ALEJANDRO ZAMBRA: Actually, when you asked me for a crime story, I was already writing “Artist’s Rendition,” the story that ended up in the issue—it’s also the final piece in my new book, My Documents. It is not properly a crime story—in a way, it’s more of a sad and satirical story about “professional writing,” about how writers deal with memory. The original title in Spanish is “Hacer memoria,” a beautiful but untranslatable expression that has to do with trying to remember something. Most of all, though, “Artist’s Rendition” is about people fighting, silently and anonymously, against everyday violence.

McSWEENEY’S: We asked you for a story set in Chile. How much did you think about that, as you were working on this? Do you think a story like this can tell us something about a particular place, or a particular country?

ALEJANDRO ZAMBRA: Well, most of my texts take place in Santiago de Chile. I’m interested in exploring the streets and people I see every day. I care about the world more broadly, but I am most interested in the way in which the world is reflected in this particular place.

I also wanted this story to play with the expectations that foreign readers sometimes have. I’ve noticed that many of them think of Latin American literature as some kind of uniform genre—once an American reader told me that he liked my novels, but he didn’t think they sounded like Latin American literature. I thought that was very funny.
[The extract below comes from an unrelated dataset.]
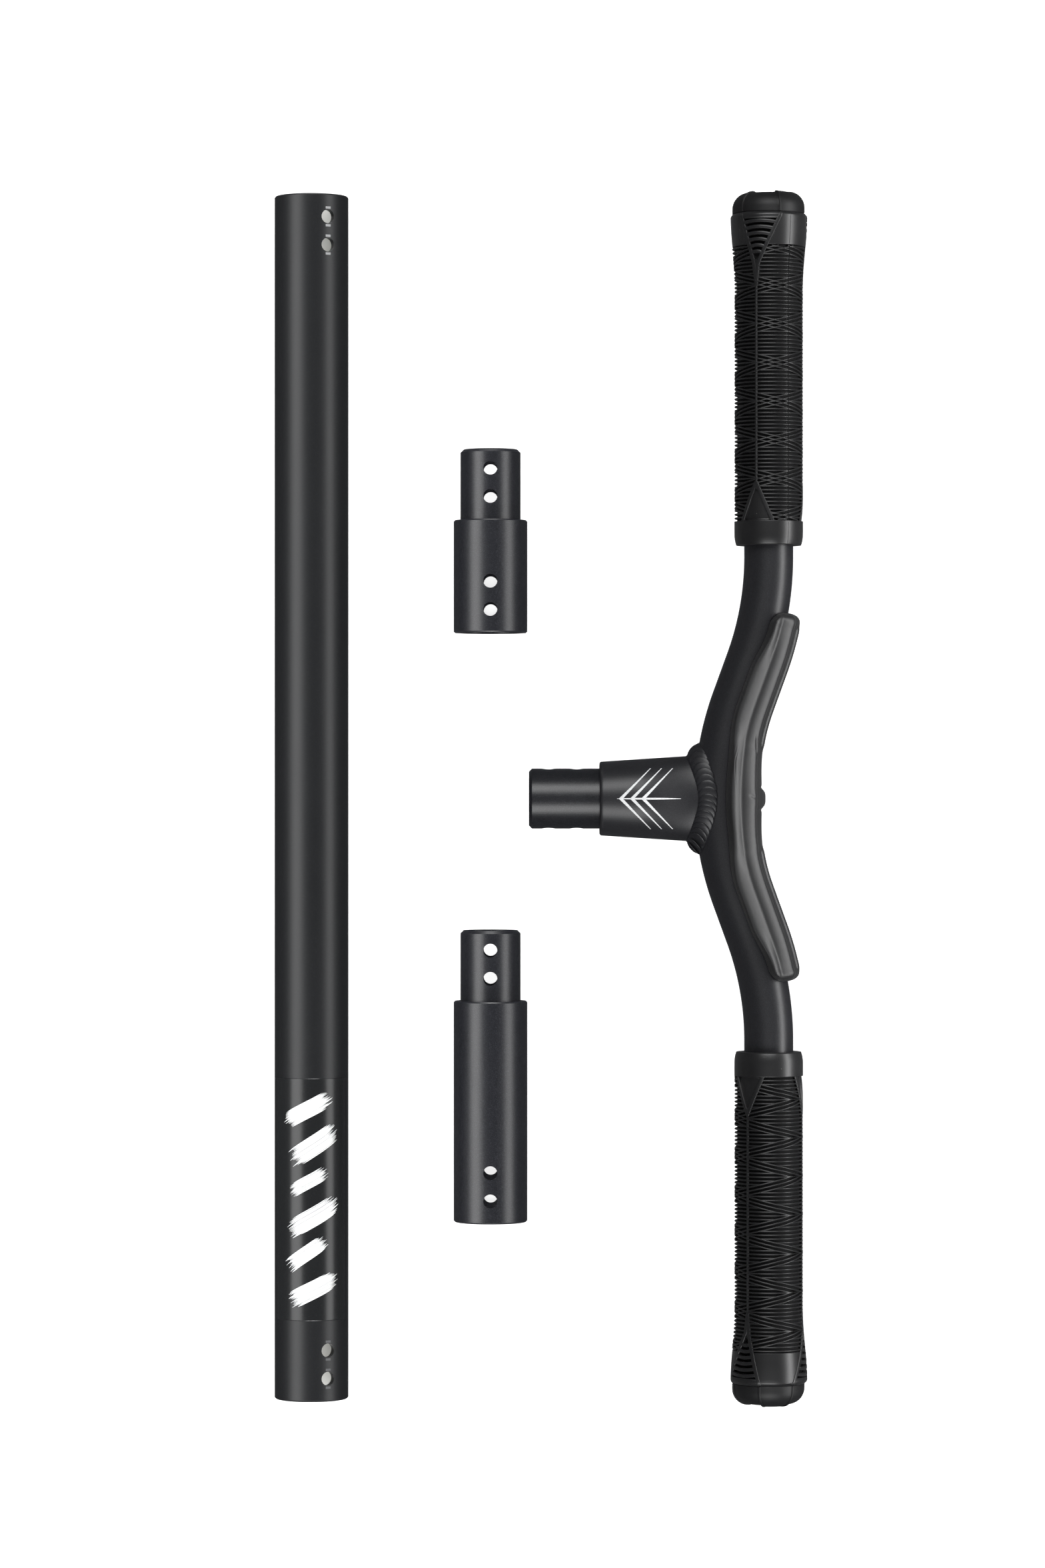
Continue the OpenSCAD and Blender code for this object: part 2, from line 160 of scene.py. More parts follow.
# Backlit acrylic: matt and plain white, and it glows so that it stays white
table_white, _, _ = new_material(
    "backlit white acrylic", Base_Color=linear("#a6a6a5"), Roughness=0.85,
    Emission_Color=linear("#ffffff"), Emission_Strength=0.84)
bpy.ops.mesh.primitive_plane_add(size=TABLE_SIZE)
table = bpy.context.object
table.name = "table"
table.data.materials.append(table_white)
table.visible_glossy = False
for lamp in tube_lights + handle_lights[1:]:
    lights_only(lamp, table)

# ---- Stem tube --------------------------------------------------------------
# Thick-walled drawn aluminium, reamed at both ends. It is coated outside in a
# satin black, and its bore and the walls of the cross holes are bare metal.

TUBE_X, TUBE_Z, TUBE_R = -104.0, 16.7, 16.7
BORE_COAT_R = 13.95                   # the coating ends inside this radius


def two_tone(tree, pattern, low, high, first, second):
    """A colour that goes from first to second as a pattern goes from low to
    high. Either colour may be a socket."""
    share = node(tree, "ShaderNodeMapRange",
                 {"Value": pattern, "From Min": low, "From Max": high}).outputs[0]
    return node(tree, "ShaderNodeMix",
                {0: share, 6: first, 7: second}, data_type="RGBA").outputs[2]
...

McSWEENEY’S: Is there a Chilean author, or a particular Chilean book, or even a movie or a TV show, that you think takes on the crime genre particularly well?

ALEJANDRO ZAMBRA: Many. Some of the novels by Ramón Díaz Eterovic come to mind, as does a TV series, Los archivos del cardenal, which is about crimes committed during the Pinochet dictatorship. It’s in its second season now.

McSWEENEY’S: One of the things you touch on in your story is the idea that certain types of stories can’t be written anymore, or can’t be written in the same way—readers react to certain details differently, now. Can you talk about how that influenced your approach, here?

ALEJANDRO ZAMBRA: Yes, I think about that a lot, although I don’t know if I have a theory. I always try to discover the things that are best conveyed through the medium of prose—as opposed to through film, for example. And that is a search that is constantly evolving.

McSWEENEY’S: Why are there so many more poets in Chile than novelists? I once met a Chilean poet who had a very complicated answer for this, which had something to do with the geography of the country, how narrow it is. What’s your opinion?

ALEJANDRO ZAMBRA: Chile is full of poets, this is true. Novelists here are lonely people. A Chilean poet named Eduardo Molina once said that "novels are the poetry of fools.” We have such a strong poetry tradition, and “we” won two Nobel Prizes because of it. Poetry is the only sport in which we’ve ever won any kind of a World Cup.

I think it has something to do with our way of approaching language. We swallow lots of sounds—we prefer to make detours and speak softly. We don’t know how to give orders, we never want to sound imperative. So we tend to use metaphors and elliptical forms. Maybe we just don’t like being fully understood… Or maybe we always want to say too many things at the same time. I’ve always thought of J. Alfred Prufrock, that Eliot character, as a Chilean.